Extracted data entries
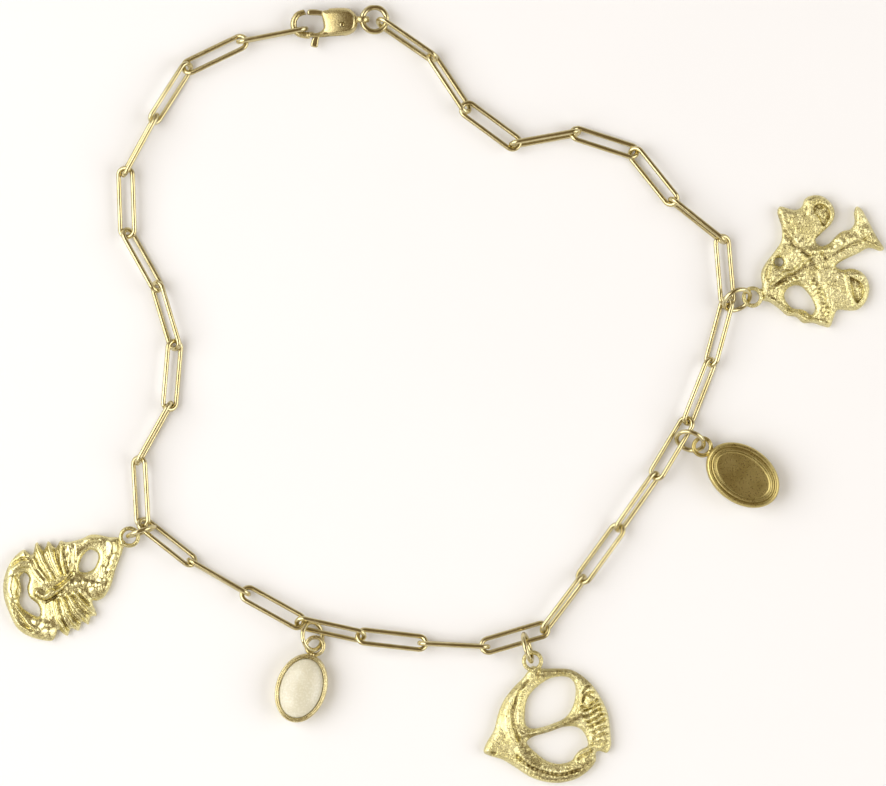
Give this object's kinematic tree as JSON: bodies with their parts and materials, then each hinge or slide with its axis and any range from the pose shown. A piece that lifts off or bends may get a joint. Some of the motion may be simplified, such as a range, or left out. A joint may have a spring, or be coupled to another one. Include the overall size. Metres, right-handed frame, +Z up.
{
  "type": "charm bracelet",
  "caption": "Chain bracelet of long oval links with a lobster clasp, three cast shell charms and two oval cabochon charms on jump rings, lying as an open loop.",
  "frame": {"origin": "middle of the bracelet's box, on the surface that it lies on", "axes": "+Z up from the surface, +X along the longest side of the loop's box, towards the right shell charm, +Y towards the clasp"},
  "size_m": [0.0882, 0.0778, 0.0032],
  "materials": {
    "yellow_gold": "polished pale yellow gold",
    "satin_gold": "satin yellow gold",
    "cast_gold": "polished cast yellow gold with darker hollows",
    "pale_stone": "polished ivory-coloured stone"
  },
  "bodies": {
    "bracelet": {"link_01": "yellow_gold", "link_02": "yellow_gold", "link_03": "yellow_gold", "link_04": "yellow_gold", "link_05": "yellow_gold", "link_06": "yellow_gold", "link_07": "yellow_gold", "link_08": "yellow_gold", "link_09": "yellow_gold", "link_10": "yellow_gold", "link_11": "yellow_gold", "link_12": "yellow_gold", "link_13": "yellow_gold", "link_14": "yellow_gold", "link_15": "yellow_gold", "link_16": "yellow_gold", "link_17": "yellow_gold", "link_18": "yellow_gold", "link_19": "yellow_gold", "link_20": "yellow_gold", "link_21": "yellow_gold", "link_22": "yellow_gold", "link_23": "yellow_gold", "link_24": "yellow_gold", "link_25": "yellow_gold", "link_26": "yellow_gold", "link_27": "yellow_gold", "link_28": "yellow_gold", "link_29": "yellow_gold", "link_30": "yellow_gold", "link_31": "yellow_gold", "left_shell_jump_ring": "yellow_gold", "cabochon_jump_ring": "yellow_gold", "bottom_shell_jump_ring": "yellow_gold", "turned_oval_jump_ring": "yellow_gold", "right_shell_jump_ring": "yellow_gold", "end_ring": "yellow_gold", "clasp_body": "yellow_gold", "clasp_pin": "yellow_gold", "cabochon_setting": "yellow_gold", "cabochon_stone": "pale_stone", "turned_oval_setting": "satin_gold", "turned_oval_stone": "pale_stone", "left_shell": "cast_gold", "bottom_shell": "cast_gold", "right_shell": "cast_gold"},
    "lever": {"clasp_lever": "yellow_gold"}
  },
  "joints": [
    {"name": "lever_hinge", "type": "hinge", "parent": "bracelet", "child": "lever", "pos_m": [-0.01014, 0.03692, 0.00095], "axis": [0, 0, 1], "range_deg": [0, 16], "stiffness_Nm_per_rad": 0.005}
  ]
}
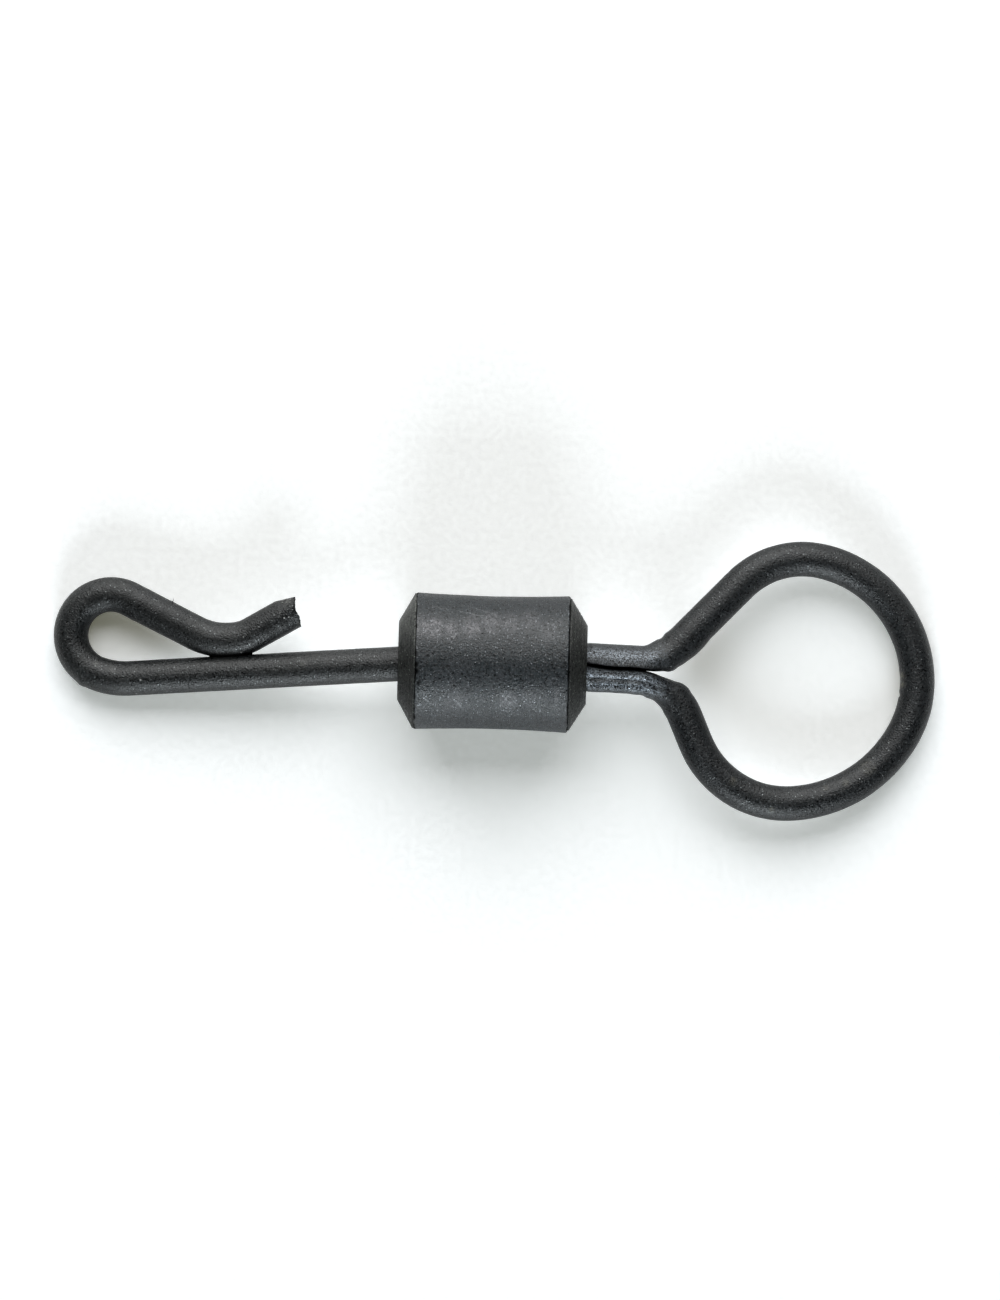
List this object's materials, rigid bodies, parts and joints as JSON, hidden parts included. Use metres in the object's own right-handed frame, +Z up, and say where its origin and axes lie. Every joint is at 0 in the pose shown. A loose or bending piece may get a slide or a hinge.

→ Exercise objective
Hand back the material above in full, exactly as written.

→ Expected answer
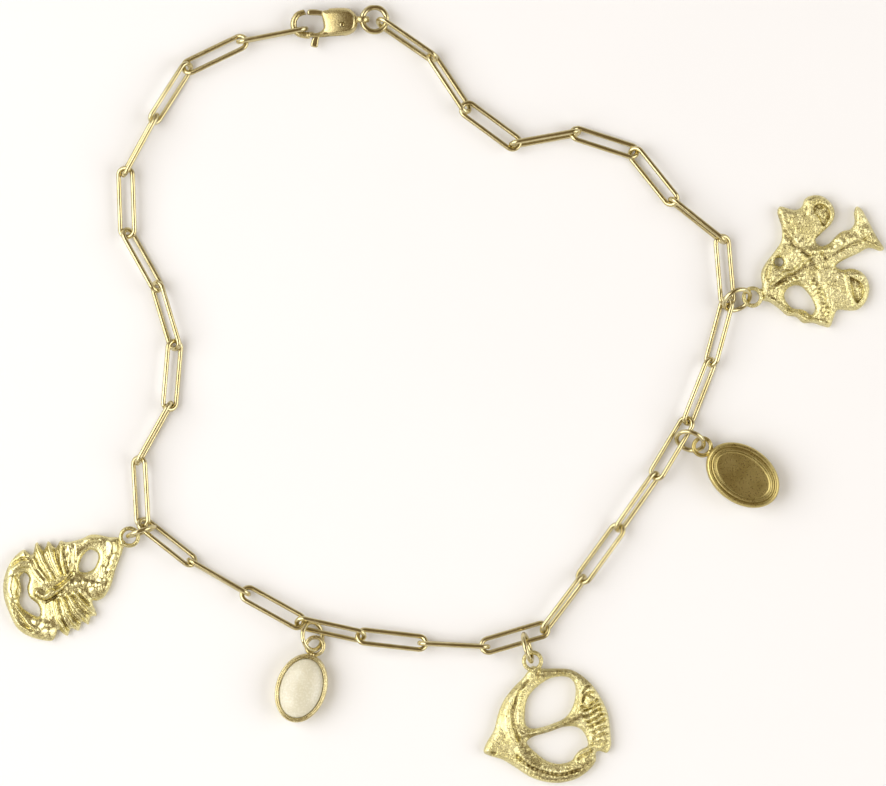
Give this object's kinematic tree as JSON: bodies with their parts and materials, then each hinge or slide with its axis and any range from the pose shown. A piece that lifts off or bends may get a joint. Some of the motion may be simplified, such as a range, or left out. A joint may have a spring, or be coupled to another one. Include the overall size. Metres, right-handed frame, +Z up.
{
  "type": "charm bracelet",
  "caption": "Chain bracelet of long oval links with a lobster clasp, three cast shell charms and two oval cabochon charms on jump rings, lying as an open loop.",
  "frame": {"origin": "middle of the bracelet's box, on the surface that it lies on", "axes": "+Z up from the surface, +X along the longest side of the loop's box, towards the right shell charm, +Y towards the clasp"},
  "size_m": [0.0882, 0.0778, 0.0032],
  "materials": {
    "yellow_gold": "polished pale yellow gold",
    "satin_gold": "satin yellow gold",
    "cast_gold": "polished cast yellow gold with darker hollows",
    "pale_stone": "polished ivory-coloured stone"
  },
  "bodies": {
    "bracelet": {"link_01": "yellow_gold", "link_02": "yellow_gold", "link_03": "yellow_gold", "link_04": "yellow_gold", "link_05": "yellow_gold", "link_06": "yellow_gold", "link_07": "yellow_gold", "link_08": "yellow_gold", "link_09": "yellow_gold", "link_10": "yellow_gold", "link_11": "yellow_gold", "link_12": "yellow_gold", "link_13": "yellow_gold", "link_14": "yellow_gold", "link_15": "yellow_gold", "link_16": "yellow_gold", "link_17": "yellow_gold", "link_18": "yellow_gold", "link_19": "yellow_gold", "link_20": "yellow_gold", "link_21": "yellow_gold", "link_22": "yellow_gold", "link_23": "yellow_gold", "link_24": "yellow_gold", "link_25": "yellow_gold", "link_26": "yellow_gold", "link_27": "yellow_gold", "link_28": "yellow_gold", "link_29": "yellow_gold", "link_30": "yellow_gold", "link_31": "yellow_gold", "left_shell_jump_ring": "yellow_gold", "cabochon_jump_ring": "yellow_gold", "bottom_shell_jump_ring": "yellow_gold", "turned_oval_jump_ring": "yellow_gold", "right_shell_jump_ring": "yellow_gold", "end_ring": "yellow_gold", "clasp_body": "yellow_gold", "clasp_pin": "yellow_gold", "cabochon_setting": "yellow_gold", "cabochon_stone": "pale_stone", "turned_oval_setting": "satin_gold", "turned_oval_stone": "pale_stone", "left_shell": "cast_gold", "bottom_shell": "cast_gold", "right_shell": "cast_gold"},
    "lever": {"clasp_lever": "yellow_gold"}
  },
  "joints": [
    {"name": "lever_hinge", "type": "hinge", "parent": "bracelet", "child": "lever", "pos_m": [-0.01014, 0.03692, 0.00095], "axis": [0, 0, 1], "range_deg": [0, 16], "stiffness_Nm_per_rad": 0.005}
  ]
}
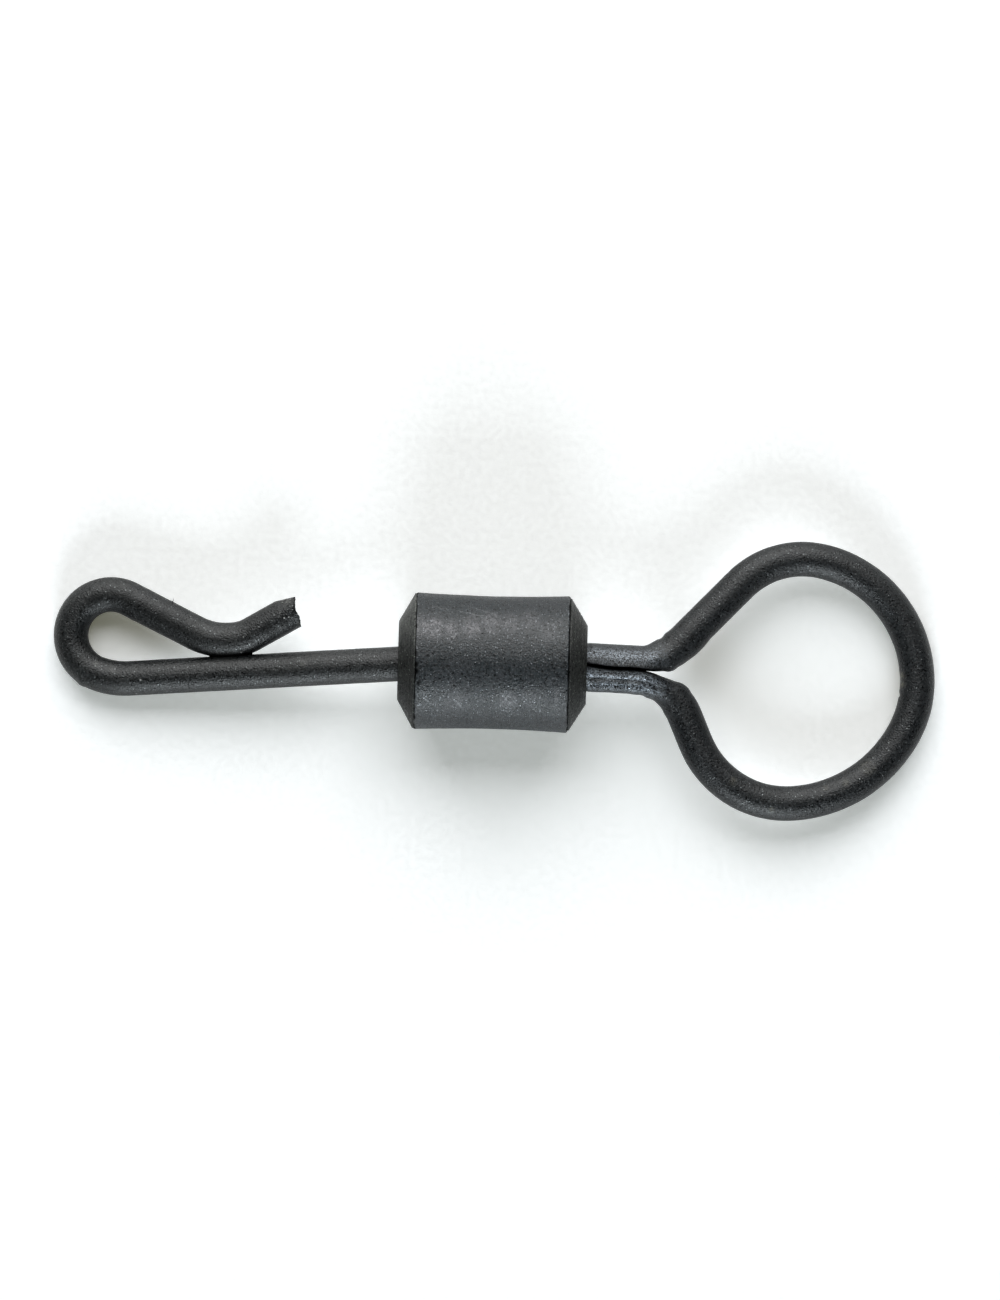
List this object's materials, rigid bodies, parts and joints as JSON, hidden parts included. Use metres in the object's own right-handed frame, +Z up, and say where its origin and axes lie. Every joint is at 0 in the pose shown. A loose or bending piece may get a slide or a hinge.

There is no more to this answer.